El séptimo informe ‘El Estado de la pobreza y exclusión social’ publicado en 2018 por la Red Europea de Lucha contra la Pobreza y la Exclusión Social cifra en el 30,8% el porcentaje de población que se encuentra en riesgo de pobreza y exclusión social en Salamanca. Una tercera parte de todos nosotros, asegura ese informe, se encuentra en riesgo de pobreza según la tasa europea Arope (por sus siglas en inglés, ‘at risk of poverty and/or exclusión’), un porcentaje que quita el hipo. Resulta humanamente imposible mirar hacia otro lado y no preguntarnos cuál es la respuesta que, como sociedad, hemos de dar al problema. Dejemos a un lado errores de bulto, como la confusión entre justicia e igualdad que inunda buena parte de las propuestas que plantean partidos políticos considerados de izquierda. Viene a mi memoria la divertida anécdota que le leí a Alberto Redondo en el artículo titulado “Las dos caras del socialismo europeo”, una conversación entre el general portugués Otelo Saraiva de Carvalho y el primer ministro de Suecia, Olof Palme. Saraiva de Carvalho le dijo a Palme: “Nuestra revolución va a acabar con todos los ricos”, a lo que Palme contestó: “vaya, nosotros lo que queremos es acabar con los pobres”.

Hay que reconocer que resulta frustrante que la democracia haya resultado, para la pobreza, poco más que un placebo. El 1% de la población del planeta concentra el 82% de la riqueza, un dato más propio de nuestra iconografía del Antiguo Régimen que de las democracias liberales. Por delante de la torpe política, la religión y la filosofía han tratado de aproximarse a la realidad de la pobreza desde muy distintos ángulos. Diógenes la practicó como una forma libérrima de existencia, impresionando de tal manera al pupilo de Aristóteles, cuando se encontraron en Corinto, que el macedonio exclamó, según la leyenda, “si no fuera Alejandro, desearía ser Diógenes”. Marx la enarboló como bandera de la lucha de clases, entendiéndola desde una estrecha óptica materialista hoy superada, ya que la pobreza, al menos en los países desarrollados, es hoy más una cuestión social que puramente económica. El Papa Francisco, por su parte, ha identificado “la injusticia como perversa causa de la pobreza”, dando prioridad a la pobreza sobre cualquier otra realidad que merezca nuestra atención y nuestro esfuerzo.

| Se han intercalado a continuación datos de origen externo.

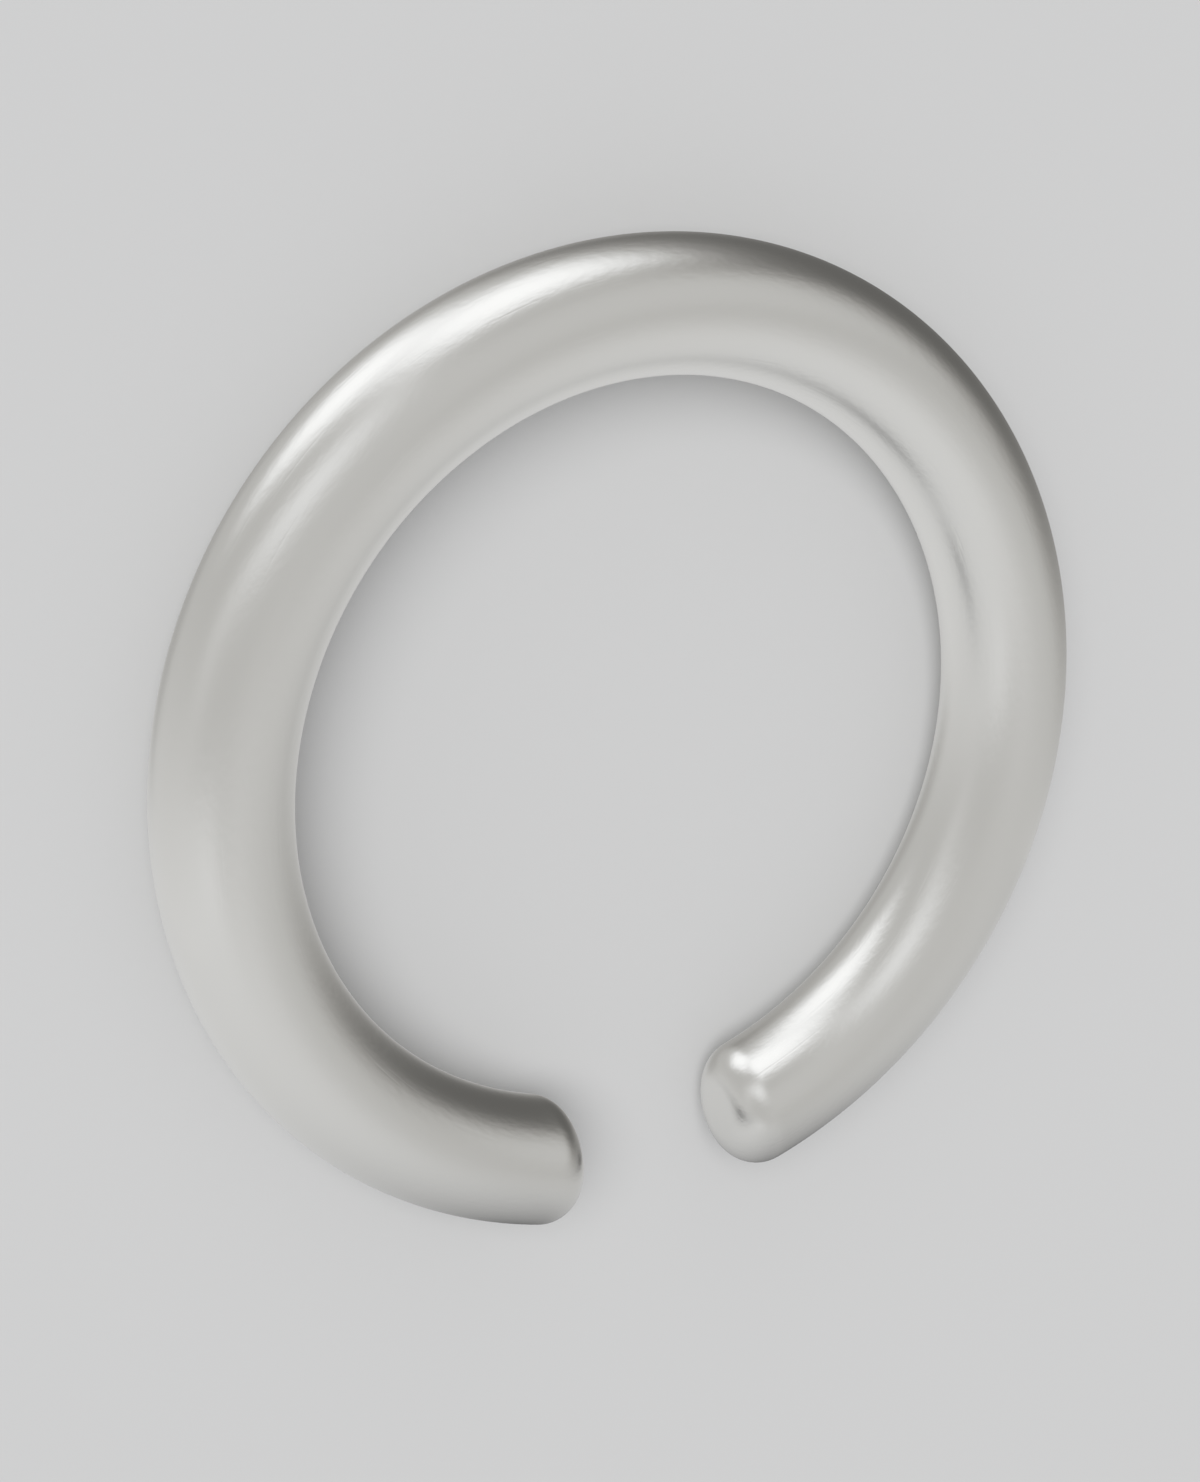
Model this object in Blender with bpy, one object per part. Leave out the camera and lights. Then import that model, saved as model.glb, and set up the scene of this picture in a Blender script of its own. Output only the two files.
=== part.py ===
"""Open cuff ring: one round bar, bent into a ring and cut through by a parallel gap.

The ring lies on its side. Its axis is +Z, the gap faces -Y, and the bar rests on z = 0.
Ring angles start at the middle of the gap and run once round, first towards +X.
"""

import math

import bmesh
import bpy

MM = 0.001

# Driving dimensions
FINGER_DIAMETER = 17.0 * MM  # the hole that the finger goes through
BAR_DIAMETER = 3.0 * MM  # thickness of the round bar
GAP_WIDTH = 4.1 * MM  # between the two flat end faces, which are parallel
END_ROUNDING = 0.93 * MM  # radius of the rounded edge round each end face

# Fineness of the facets
FACETS_ROUND_BAR = 32  # a multiple of four, so that a flat facet lies on the ground
STEPS_ALONG_BAR = 96
STEPS_IN_ROUNDING = 6

# Satin white metal, as linear colour
METAL_COLOUR = (0.80, 0.80, 0.755, 1.0)
METAL_ROUGHNESS = 0.27

# Sizes that follow from the driving dimensions
BAR_RADIUS = BAR_DIAMETER / 2
CENTRELINE_RADIUS = FINGER_DIAMETER / 2 + BAR_RADIUS
CORNER_RADIUS = BAR_RADIUS / math.cos(math.pi / FACETS_ROUND_BAR)  # facets touch the true bar


def angles_round_bar():
    """Directions of the bar's corners, from the outside of the ring up and over to the inside."""
    step = 2 * math.pi / FACETS_ROUND_BAR
    return [(facet + 0.5) * step for facet in range(FACETS_ROUND_BAR)]


def angle_of_rounding(around):
    """Ring angle at which the rounding of the right end meets the bar, on one line along the bar.

    The rounding is what a ball leaves that rolls inside the bar and touches the end face.
    """
    ball_radius_from_axis = CENTRELINE_RADIUS + (CORNER_RADIUS - END_ROUNDING) * math.cos(around)
    ball_to_middle_of_gap = GAP_WIDTH / 2 + END_ROUNDING
    return math.asin(ball_to_middle_of_gap / ball_radius_from_axis)


def point_in_bar(ring_angle, around, from_centreline):
    """A point at this ring angle, in this direction round the bar and this far from its middle."""
    from_axis = CENTRELINE_RADIUS + from_centreline * math.cos(around)
    return (
        from_axis * math.sin(ring_angle),
        -from_axis * math.cos(ring_angle),
        BAR_RADIUS + from_centreline * math.sin(around),
    )


def bar_loop(share):
    """One closed loop of corners round the bar: share 0 is next to the right end, 1 to the left."""
    loop = []
    for around in angles_round_bar():
        start = angle_of_rounding(around)
        ring_angle = start + share * (2 * math.pi - 2 * start)
        loop.append(point_in_bar(ring_angle, around, CORNER_RADIUS))
    return loop


def right_end_loop(share):
    """One loop of the right end's rounding: share 0 is the rim of the end face, 1 meets the bar."""
    loop = []
    for around in angles_round_bar():
        ring_angle = angle_of_rounding(around)
        ball = point_in_bar(ring_angle, around, CORNER_RADIUS - END_ROUNDING)
        side = (
            math.cos(around) * math.sin(ring_angle),
            -math.cos(around) * math.cos(ring_angle),
            math.sin(around),
        )
        towards_gap = (-1.0, 0.0, 0.0)
        turn = math.acos(side[0] * towards_gap[0])
        weight_of_side = math.sin(share * turn) / math.sin(turn)
        weight_of_end = math.sin((1 - share) * turn) / math.sin(turn)
        loop.append(
            tuple(
                centre + END_ROUNDING * (weight_of_side * s + weight_of_end * e)
                for centre, s, e in zip(ball, side, towards_gap)
            )
        )
    return loop


def mirrored(loop):
    """The same loop on the other side of the gap's middle."""
    return [(-x, y, z) for x, y, z in loop]


def all_loops():
    """Every loop of corners, from the right end face round the ring to the left end face."""
    right_end = [right_end_loop(step / STEPS_IN_ROUNDING) for step in range(STEPS_IN_ROUNDING)]
    bar = [bar_loop(step / STEPS_ALONG_BAR) for step in range(STEPS_ALONG_BAR + 1)]
    left_end = [mirrored(loop) for loop in reversed(right_end)]
    return right_end + bar + left_end


def skin(mesh, loops):
    """Joins each loop to the next with four-sided faces and closes both ends with a flat face."""
    shell = bmesh.new()
    rows = [[shell.verts.new(point) for point in loop] for loop in loops]
    for row, next_row in zip(rows, rows[1:]):
        for corner in range(FACETS_ROUND_BAR):
            after = (corner + 1) % FACETS_ROUND_BAR
            shell.faces.new((row[corner], row[after], next_row[after], next_row[corner]))
    shell.faces.new(rows[0])
    shell.faces.new(rows[-1])
    bmesh.ops.recalc_face_normals(shell, faces=shell.faces)
    shell.to_mesh(mesh)
    shell.free()
    mesh.shade_smooth()


def satin_metal():
    """White metal with a soft satin sheen."""
    material = bpy.data.materials.new("satin_metal")
    material.use_nodes = True
    shader = material.node_tree.nodes["Principled BSDF"]
    shader.inputs["Base Color"].default_value = METAL_COLOUR
    shader.inputs["Metallic"].default_value = 1.0
    shader.inputs["Roughness"].default_value = METAL_ROUGHNESS
    return material


def clear_scene():
    for leftover in list(bpy.data.objects):
        bpy.data.objects.remove(leftover, do_unlink=True)


def make_cuff_band():
    """The whole ring: it is a single piece of bar."""
    mesh = bpy.data.meshes.new("cuff_band")
    skin(mesh, all_loops())
    mesh.materials.append(satin_metal())
    band = bpy.data.objects.new("cuff_band", mesh)
    bpy.context.scene.collection.objects.link(band)
    return band


def main():
    clear_scene()
    make_cuff_band()


main()
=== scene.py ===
# Open cuff ring of satin silver, lying on its side on a plain pale floor.
# Lengths are in millimetres and angles in degrees. They become metres and radians where they are used.

import math

import bpy
import numpy as np
from mathutils import Matrix, Vector


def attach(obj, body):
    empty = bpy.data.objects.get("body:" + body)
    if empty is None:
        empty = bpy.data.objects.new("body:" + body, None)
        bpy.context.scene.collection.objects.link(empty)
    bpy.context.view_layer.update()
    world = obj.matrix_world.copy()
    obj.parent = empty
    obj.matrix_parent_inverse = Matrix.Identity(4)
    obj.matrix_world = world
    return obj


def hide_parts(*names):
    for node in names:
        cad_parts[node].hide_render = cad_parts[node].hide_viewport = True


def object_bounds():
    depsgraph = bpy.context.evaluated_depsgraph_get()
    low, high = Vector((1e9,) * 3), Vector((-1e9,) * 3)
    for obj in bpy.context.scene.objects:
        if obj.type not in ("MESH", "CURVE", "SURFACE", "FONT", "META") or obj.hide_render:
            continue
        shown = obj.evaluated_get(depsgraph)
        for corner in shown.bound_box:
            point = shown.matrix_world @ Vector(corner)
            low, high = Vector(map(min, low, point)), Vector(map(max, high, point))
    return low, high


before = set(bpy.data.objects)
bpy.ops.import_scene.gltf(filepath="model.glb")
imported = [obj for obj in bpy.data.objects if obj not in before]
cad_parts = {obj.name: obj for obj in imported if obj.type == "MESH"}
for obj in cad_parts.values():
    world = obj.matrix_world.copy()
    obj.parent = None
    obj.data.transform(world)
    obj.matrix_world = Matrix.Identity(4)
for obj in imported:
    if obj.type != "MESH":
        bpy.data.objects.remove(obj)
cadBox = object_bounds()

metresPerMm = 0.001


# Shader maths: an expression on wires adds its Math nodes.
# A wire wraps one output socket, or none yet, in a node tree.
class Wire:

    def __init__(self, tree, socket=None):
        self.tree = tree
        self.socket = socket

    def node(self, kind, settings=None, inputs=None, output=0):
        # Adds any node: its settings first, then the values or links of its sockets.
        made = self.tree.nodes.new(kind)
        for name, value in (settings or {}).items():
            setattr(made, name, value)
        for key, value in (inputs or {}).items():
            if isinstance(value, Wire):
                self.tree.links.new(value.socket, made.inputs[key])
            else:
                made.inputs[key].default_value = value
        return Wire(self.tree, made.outputs[output] if len(made.outputs) else None)

    def math(self, operation, first, second=None):
        inputs = {0: first} if second is None else {0: first, 1: second}
        return self.node("ShaderNodeMath", {"operation": operation}, inputs)

    def __add__(self, other):
        return self.math("ADD", self, other)

    def __radd__(self, other):
        return self.math("ADD", other, self)

    def __sub__(self, other):
        return self.math("SUBTRACT", self, other)

    def __rsub__(self, other):
        return self.math("SUBTRACT", other, self)

    def __mul__(self, other):
        return self.math("MULTIPLY", self, other)

    def __rmul__(self, other):
        return self.math("MULTIPLY", other, self)

    def __truediv__(self, other):
        return self.math("DIVIDE", self, other)

    def __rtruediv__(self, other):
        return self.math("DIVIDE", other, self)

    def __pow__(self, other):
        return self.math("POWER", self, other)

    def dot(self, direction):
        return self.node(
            "ShaderNodeVectorMath",
            {"operation": "DOT_PRODUCT"},
            {0: self, 1: tuple(float(part) for part in direction)},
            "Value",
        )

    def inMm(self):
        # The X, Y and Z of a place, as three wires in millimetres.
        split = self.node("ShaderNodeSeparateXYZ", inputs={0: self}).socket.node
        return [Wire(self.tree, out) / metresPerMm for out in split.outputs]

    def mix(self, first, second):
        # The first colour where this wire is 0, and the second where it is 1.
        inputs = {"Factor": self, "A": (*first, 1.0), "B": (*second, 1.0)}
        return self.node("ShaderNodeMix", {"data_type": "RGBA"}, inputs, "Result")

    def ramp(self, low, high, fromValue, toValue):
        # Turns low..high smoothly into fromValue..toValue.
        inputs = {"Value": self, "From Min": low, "From Max": high, "To Min": fromValue, "To Max": toValue}
        return self.node("ShaderNodeMapRange", {"interpolation_type": "SMOOTHSTEP"}, inputs)


def emptyTree(owner):
    # The cleared node tree of a material or a world.
    owner.use_nodes = True
    owner.node_tree.nodes.clear()
    return Wire(owner.node_tree)


def placeInScene(name, data):
    made = bpy.data.objects.new(name, data)
    bpy.context.scene.collection.objects.link(made)
    return made


def directionAt(azimuth, elevation):
    # Azimuth is counted from +X towards +Y, and elevation from the horizon.
    azimuth = math.radians(azimuth)
    elevation = math.radians(elevation)
    level = math.cos(elevation)
    return level * math.cos(azimuth), level * math.sin(azimuth), math.sin(elevation)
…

Pero ninguna de todas estas teorías generales sobre la pobreza ofrece la respuesta personal e intransferible que cada uno de nosotros damos al hecho de que en la puerta del súper haya un pobre. Disculpen la insistencia. La pregunta es qué hago yo, primera persona del singular, cuando me confronto con ese otro, el pobre. Y solamente se halla la respuesta cuando en primera del singular soy capaz de mirar mi propia pobreza y asemejarme a él. Entender que no es tan otro como yo pensaba. Todos sabemos que somos pobres de una u otra forma. Incluso ese 1% que acumula la riqueza, aunque no sea un consuelo el hecho de que los ricos también lloran y solo haya servido para que una telenovela se tomase la revancha. Y solo así, sin juicios, de pobre a pobre, es posible adoptar una actitud que evite la marginación. Desde aquello de lo que carecemos y que es capaz de despertar en nosotros la empatía solidaria. Es ahí donde empieza la auténtica lucha contra la pobreza, que es condición de la dignidad propia no de la del otro, y que nos obliga a romper los esquemas de la meritocracia. Y a partir de ahí, claro que sí, procede exigir medidas políticas. Porque no es de recibo que esos porcentajes de riesgo de pobreza y exclusión social convivan con el despilfarro público al que estamos acostumbrados.